Executive recommendations for CIOs, CTOs, and retail operations leaders
First, define ERP modernization as an operational continuity program, not an infrastructure refresh. This changes the decision criteria from server replacement to resilience, governance, deployment quality, and business service reliability. Second, avoid forcing a single modernization pattern across all ERP components. Some workloads should be rehosted, some replatformed, and some surrounded with modern integration and observability services.
Third, invest early in platform engineering and automation. Standardized pipelines, reusable infrastructure modules, and policy-driven controls create long-term leverage across ERP, analytics, and adjacent retail systems. Fourth, require measurable service objectives tied to business outcomes. If modernization does not improve recovery readiness, deployment stability, and operational visibility, it is not delivering enterprise value.

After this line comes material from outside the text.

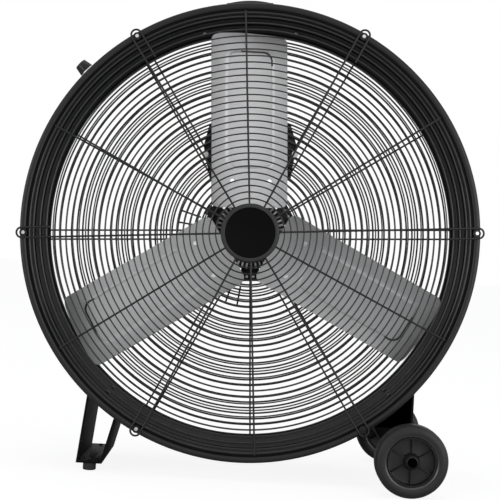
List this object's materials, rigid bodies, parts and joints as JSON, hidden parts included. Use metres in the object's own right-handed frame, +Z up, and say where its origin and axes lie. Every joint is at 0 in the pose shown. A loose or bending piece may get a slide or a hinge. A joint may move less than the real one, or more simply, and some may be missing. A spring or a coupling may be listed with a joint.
{
  "type": "drum fan",
  "caption": "Large round drum fan with wire guards and paddle blades, on a folded foot and two wheels, with a speed knob and a carrying handle.",
  "frame": {"origin": "on the floor, under the middle of the drum", "axes": "+X to the wheels, the right as seen from the front; +Y to the back, where the air comes in; +Z up. The air leaves towards -Y."},
  "size_m": [0.65, 0.3096, 0.6918],
  "materials": {
    "frame_paint": "satin black powder coat",
    "guard_wire": "gloss black powder coat",
    "bright_steel": "zinc plated",
    "badge_paint": "gloss black, grey rim",
    "blade_metal": "satin",
    "hub_paint": "satin dark grey",
    "motor_paint": "satin black",
    "machined_steel": "turned",
    "core_steel": "laminated",
    "box_plastic": "fine grain",
    "knob_plastic": "fine grain",
    "rubber": "matt",
    "tyre_rubber": "matt",
    "wheel_plastic": "fine grain"
  },
  "bodies": {
    "fan_frame": {"drum_shell": "frame_paint", "foot_bracket": "frame_paint", "wheel_bracket": "frame_paint", "handle_bar": "frame_paint", "front_guard_rings": "guard_wire", "front_guard_spokes": "guard_wire", "rear_guard_rings": "guard_wire", "rear_guard_spokes": "guard_wire", "front_guard_screws": "bright_steel", "rear_guard_screws": "bright_steel", "mount_bolts": "bright_steel", "motor_bolts": "bright_steel", "wiring_screws": "bright_steel", "foot_screws": "bright_steel", "handle_bolts": "bright_steel", "foot_bracket_bolts": "bright_steel", "wheel_bracket_bolts": "bright_steel", "badge": "badge_paint", "motor_mount": "hub_paint", "motor_shell": "motor_paint", "motor_front_cap": "motor_paint", "shaft_bearings": "machined_steel", "axle": "machined_steel", "axle_spacers": "machined_steel", "motor_stator": "core_steel", "wiring_base": "box_plastic", "wiring_cover": "box_plastic", "switch_box": "box_plastic", "switch_lid": "box_plastic", "rotary_switch": "box_plastic", "cord_gland": "box_plastic", "foot_pads": "rubber", "handle_grip": "rubber", "axle_caps": "wheel_plastic"},
    "fan_rotor": {"motor_shaft": "machined_steel", "motor_rotor": "core_steel", "blade_hub": "hub_paint", "hub_nut": "bright_steel", "blade_top": "blade_metal", "blade_left": "blade_metal", "blade_right": "blade_metal", "blade_rivets": "bright_steel"},
    "wheel_front": {"front_tyre": "tyre_rubber", "front_wheel": "wheel_plastic"},
    "wheel_rear": {"rear_tyre": "tyre_rubber", "rear_wheel": "wheel_plastic"},
    "knob": {"speed_knob": "knob_plastic", "switch_spindle": "machined_steel"}
  },
  "joints": [
    {"name": "fan_spin", "type": "hinge", "parent": "fan_frame", "child": "fan_rotor", "pos_m": [0, 0, 0.346], "axis": [0, 1, 0], "continuous": true},
    {"name": "front_wheel_spin", "type": "hinge", "parent": "fan_frame", "child": "wheel_front", "pos_m": [0.234, -0.137, 0.0495], "axis": [0, 1, 0], "continuous": true},
    {"name": "rear_wheel_spin", "type": "hinge", "parent": "fan_frame", "child": "wheel_rear", "pos_m": [0.234, 0.137, 0.0495], "axis": [0, 1, 0], "continuous": true},
    {"name": "knob_turn", "type": "hinge", "parent": "fan_frame", "child": "knob", "pos_m": [-0.24696, 0, 0.56759], "axis": [0.7443, 0, -0.6678], "range_deg": [0, 135]}
  ]
}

Finally, align modernization timing with retail calendars. Peak trading periods, inventory counts, financial close windows, and supplier onboarding cycles should shape migration waves and release plans. The most successful ERP hosting modernization programs are technically sound, governance-aware, and operationally synchronized with how retail businesses actually run.
The strategic outcome
ERP hosting modernization for retail legacy systems is ultimately about building a connected operations architecture that can support growth, change, and disruption. With the right enterprise cloud architecture, retailers gain more than improved hosting. They gain a scalable platform for store execution, supply chain coordination, financial control, and omnichannel responsiveness.
For SysGenPro, the opportunity is to help retailers move from fragile legacy hosting to a governed, resilient, and automation-driven cloud operating model. That model strengthens disaster recovery, improves deployment orchestration, increases infrastructure observability, and creates a practical path toward cloud-native modernization without compromising the stability of core ERP operations.